CONFORAMA ZBUDUJE SKLEPY ZA 360 MLN ZŁ
Francuska sieć chce w ciągu kilku lat zmienić układ sił na polskim rynku
NIEPEWNIE I DROGO: Polskiego klienta od francuskiego różni poziom dochodów, jednak jest on tak samo wymagający. Co gorsza, koszty inwestycji w Polsce są jeszcze wyższe niż nad Sekwaną — twierdzi Francois Guin, prezes Conforama Polska. fot. Grzegorz Kawecki
Przed końcem roku ruszy pierwszy polski sklep Conforamy, francuskiej sieci oferującej wyposażenie wnętrz. W ciągu kilku najbliższych lat firma zainwestuje w 10 sklepów na terenie kraju, co ma ją kosztować 600 mln FRF (360 mln zł).
Conforama, francuska sieć sklepów oferujących wyposażenie wnętrz, już w grudniu uruchomi swoją pierwszą polską placówkę. Sieć należy do koncernu Pinault Printemps--Redoute, jednej z największych francuskich grup wyspecjalizowanych w masowej dystrybucji.
Conforama ma być pierwszym przyczółkiem PPR w Europie Środkowej. W krótkim czasie francuska sieć może stać się największym konkurentem dla sklepów szwedzkiej IKEA, która ma w naszym kraju 6 placówek. Zapowiada się zresztą większa konkurencja na rynku, na którym do tej pory królowała IKEA. Ekspansję zapowiada także niemiecka sieć sklepów z meblami Moebel Walther.
— Do końca przyszłego roku otworzymy trzy sklepy w Warszawie. Zainwestujemy około 180 mln FRF (108 mln zł) — mówi Fran- cois Guin, dyrektor generalny Conforama Polska.

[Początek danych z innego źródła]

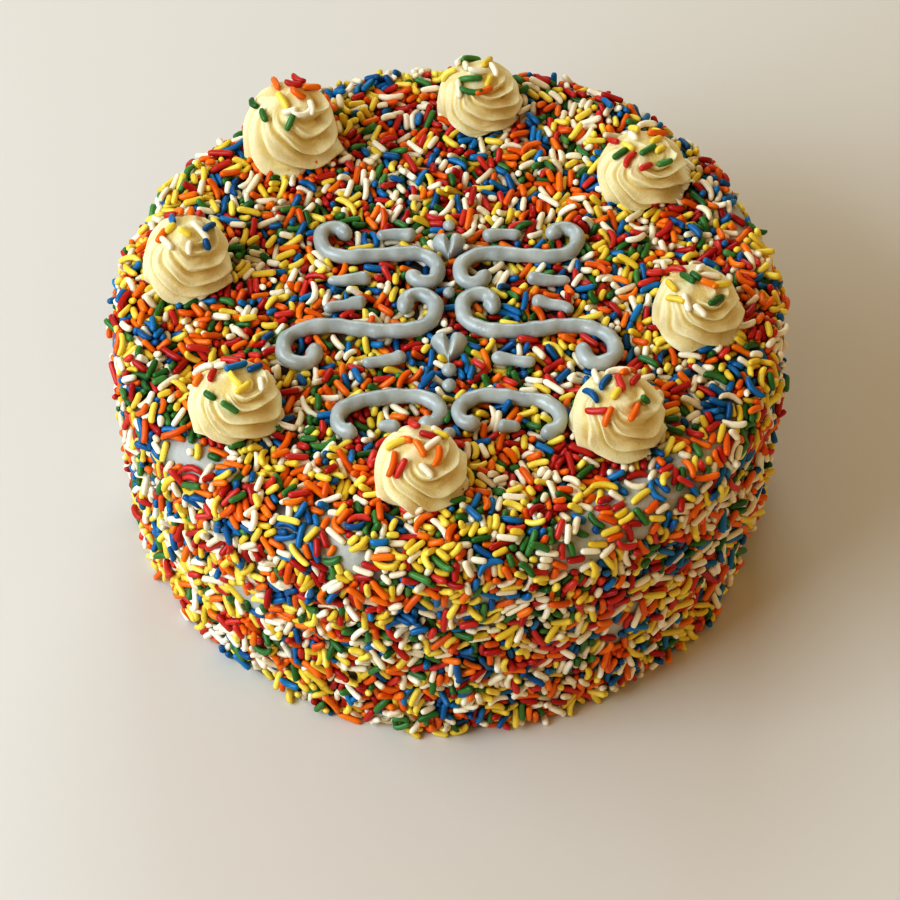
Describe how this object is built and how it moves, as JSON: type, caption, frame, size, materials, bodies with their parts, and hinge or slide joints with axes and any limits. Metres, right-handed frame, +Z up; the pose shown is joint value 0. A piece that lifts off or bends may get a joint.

Pierwszy sklep o powierzchni 4,25 tys. mkw. francuska sieć otworzy w grudniu w podwarszawskich Jankach, czyli tuż obok obiektu Szwedów. Drugi sklep o takiej samej powierzchni uruchomi w Warszawie przy ulicy Ostrobramskiej, trzeci w grudniu 2001 roku — na Targówku, gdzie właśnie trwa budowa kolejnego obiektu IKEA.
— Po 2002 roku chcemy otwierać przynajmniej jedną placówkę rocznie. Chcemy stworzyć w Polsce w ciągu kilku lat sieć 10 sklepów — zapowiada Francois Guin.
Pierwszą placówkę poza stolicą Conforama zamierza otworzyć w Katowicach, potem m.in. we Wrocławiu, Krakowie, Gdańsku. Koszt wybudowania jednego sklepu szef Conforamy Polska szacuje przynajmniej na 60 mln FRF (36 mln zł).
Potrzebny partner
Placówki w Warszawie mają być testem dla zbadania rynku. Dopiero później Francuzi oszacują, ile tak naprawdę zainwestują w polski rynek.
— Jeżeli wszystko będzie dobrze funkcjonowało, powołamy spółkę, która zajmie się stworzeniem sieci. Już teraz szukamy partnera, który wszedłby z nami w tę inwestycję — mówi Francois Guin.
Francuzi prowadzą rozmowy przede wszystkim z funduszami inwestycyjnymi. Niewykluczone, że Conforamą zainteresuje się któryś fundusz venture capital. Obecnie wszystkie inwestycje francuska firma pokrywa ze środków własnych.
Bez konkurencji
Sklepy Conforamy będą oferowały artykuły wyposażenia wnętrz: meble, materiały dekoracyjne, sprzęt AGD, RTV i informatyczny.
— Nie mamy, tak naprawdę, konkurencji na polskim rynku. Nasze sklepy nie będą przypominały oferty IKEA, która stworzyła własny styl — zapewnia Francois Guin.
W przeciwieństwie do Szwedów, francuska firma nie będzie sama projektowała i zlecała wykonania mebli. Firma podpisała umowy z kilkoma polskimi producentami. Już teraz polskie meble sprzedaje we Francji i Szwajcarii.